Abstract
Prior knowledge of reservoir fluid type and properties aids in selecting and optimizing completion and surface facilities. Fluid properties prediction has an impact on in-place volumes and reservoir performance management including optimized well placement. We present a data-driven fluid variation modeling approach using machine learning. The aim is to predict the fluid type and oil API gravity for a given location and depth and optimize the completion design for the Eagle Ford shale.
Data from 9400 Eagle Ford shale wells were compiled, cleaned, and analyzed. Data was then divided into training and test sets. The test set was set aside for validation to prevent any training bias. Data visualization and statistical analysis was carried out, which revealed patterns and features within the training data. Three separate artificial neural networks (ANNs) were then constructed on those features, and a supervised learning algorithm was employed to train on the training set.
The first ANN predicts the oil API gravity based on a given coordinate: latitude, longitude and depth information. This network uses Mean Squared Error (MSE) loss function with the Root Mean Squared (RMS) regression optimizer. ANN-1 reported an error of 2.4 API which is well within process dependency of the API measurements and within the potential experimental errors.

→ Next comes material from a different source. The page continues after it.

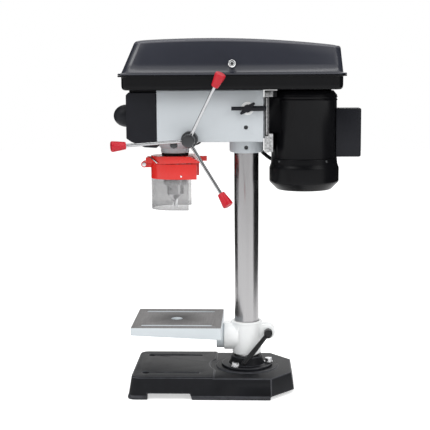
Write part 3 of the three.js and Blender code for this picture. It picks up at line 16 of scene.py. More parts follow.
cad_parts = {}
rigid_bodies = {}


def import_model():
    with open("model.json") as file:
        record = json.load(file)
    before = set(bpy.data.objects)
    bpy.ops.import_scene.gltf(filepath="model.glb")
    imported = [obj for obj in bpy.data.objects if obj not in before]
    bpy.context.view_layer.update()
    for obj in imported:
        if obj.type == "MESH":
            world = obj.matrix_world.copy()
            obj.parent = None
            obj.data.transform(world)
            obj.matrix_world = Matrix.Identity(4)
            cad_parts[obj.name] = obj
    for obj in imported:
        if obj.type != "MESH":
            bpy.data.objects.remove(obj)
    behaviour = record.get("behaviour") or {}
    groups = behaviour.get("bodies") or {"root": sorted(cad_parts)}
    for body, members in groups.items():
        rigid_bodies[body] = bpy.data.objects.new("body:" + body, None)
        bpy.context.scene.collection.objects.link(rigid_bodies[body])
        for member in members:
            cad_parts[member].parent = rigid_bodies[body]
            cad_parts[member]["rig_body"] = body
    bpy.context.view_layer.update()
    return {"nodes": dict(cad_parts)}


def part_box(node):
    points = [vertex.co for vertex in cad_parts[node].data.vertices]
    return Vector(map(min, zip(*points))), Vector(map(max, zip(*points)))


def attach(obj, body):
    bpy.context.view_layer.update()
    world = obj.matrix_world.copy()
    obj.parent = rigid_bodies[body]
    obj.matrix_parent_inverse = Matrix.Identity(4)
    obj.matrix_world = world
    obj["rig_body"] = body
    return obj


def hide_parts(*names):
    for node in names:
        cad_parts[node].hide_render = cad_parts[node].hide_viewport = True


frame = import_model()
MM = 0.001
TURN = 2 * math.pi

# %% [markdown]
# ## Camera
# The picture was taken from a little above the table's height, with the press seen from the side of
# its feed handles. The camera is given as a place and three small turns from looking straight along
# +Y, all in the machine's own axes, whose zero is the middle of the column at the floor.

# %% Camera at the picture's angle
column_low, column_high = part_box("column")
COLUMN = Vector(((column_low.x + column_high.x) / 2, (column_low.y + column_high.y) / 2, 0))
CAMERA_PLACE = COLUMN + Vector((22.6, -2000.1, 602.4)) * MM
CAMERA_YAW = 0.041
CAMERA_PITCH = 0.135
CAMERA_ROLL = 0.006
SENSOR = 36
LENS = 89.6

turn = (Matrix.Rotation(CAMERA_YAW, 4, "Z") @ Matrix.Rotation(math.pi / 2 - CAMERA_PITCH, 4, "X")
        @ Matrix.Rotation(-CAMERA_ROLL, 4, "Z"))
camera = bpy.data.objects.new("camera", bpy.data.cameras.new("camera"))
camera.data.lens = LENS
camera.data.sensor_width = SENSOR
camera.matrix_world = Matrix.Translation(CAMERA_PLACE) @ turn
bpy.context.scene.collection.objects.link(camera)
bpy.context.scene.camera = camera
print("camera at", [round(c, 3) for c in CAMERA_PLACE])

# %% [markdown]
# ## Node helpers
# The studio and the finishes are both made of nodes. These few helpers place a node, join it to
# others and do the small sums between them.

# %% Node helpers
def plug(tree, sockets, values):
    """Fills sockets by name or number, each with another node's output or a plain value."""
    for name, value in values.items():
        if isinstance(value, bpy.types.NodeSocket):
            tree.links.new(value, sockets[name])
        else:
            sockets[name].default_value = value


def add_node(tree, kind, values=None, **settings):
    made = tree.nodes.new(kind)
    for name, value in settings.items():
        setattr(made, name, value)
    plug(tree, made.inputs, values or {})
    return made


def ramp(tree, source, low, high, to_low=0.0, to_high=1.0):
    return add_node(tree, "ShaderNodeMapRange", {
        "Value": source, "From Min": low, "From Max": high, "To Min": to_low, "To Max": to_high,
    }).outputs["Result"]


def calculate(tree, operation, first, second=0.0):
    return add_node(tree, "ShaderNodeMath", {0: first, 1: second}, operation=operation).outputs[0]


def noise(tree, vector, scale, detail=2.0, rough=0.5):
    return add_node(tree, "ShaderNodeTexNoise", {
        "Vector": vector, "Scale": scale, "Detail": detail, "Roughness": rough}).outputs["Fac"]


print("node helpers ready")

# %% [markdown]
# ## Floor and light
# A studio picture of a black and grey machine needs large soft lamps: they draw the long pale lines along
# the rounded edges of the cover, and a painted highlight on the lid and on the base's edges adds to them.
# The backdrop is white only where the camera, glass and polished metal look straight at it, so it adds no
# extra light to the machine.

# %% World, floor and lamps
WORLD_LEVEL = 0.78
WHITE = (1, 1, 1, 1)
FLOOR_COLOUR = (0.93, 0.93, 0.93, 1)
FLOOR_GLOW = 0.52
FLOOR_HALF = 6
MACHINE_MIDDLE = COLUMN + Vector((-20, 0, 330)) * MM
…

The second ANN predicts the most likely fluid type along with the probability, which can be used as a measure of confidence. ANN-2 uses the categorical cross-entropy loss function with the Adam optimizer (Kingma (2014)). Finally, ANN-3 predicts the hydrocarbon production of the first 12 months based on the well location, lateral length, depth, number of stages, proppant volume and gel volume. All three models were then validated on the test set, and a good match was obtained. Based on the data-driven models, an optimization scheme was created to maximize cash flow from the first 12 months of production based on varying the lateral length, the number of stages, proppant volume, and gel volume used. The resulting optimum parameters are then represented visually on the map of Eagle Ford, along with oil and gas production, and cash flow.
Even though the presented method was trained for Eagle Ford, data from other formations can be incorporated and re-trained, including other proxies for every additional basin, to create a general neural network predictive model on all formations; or to create smaller networks that would make accurate predictions within the specified formation. This approach will lead to a continuously improving and learning process for each additional field and play.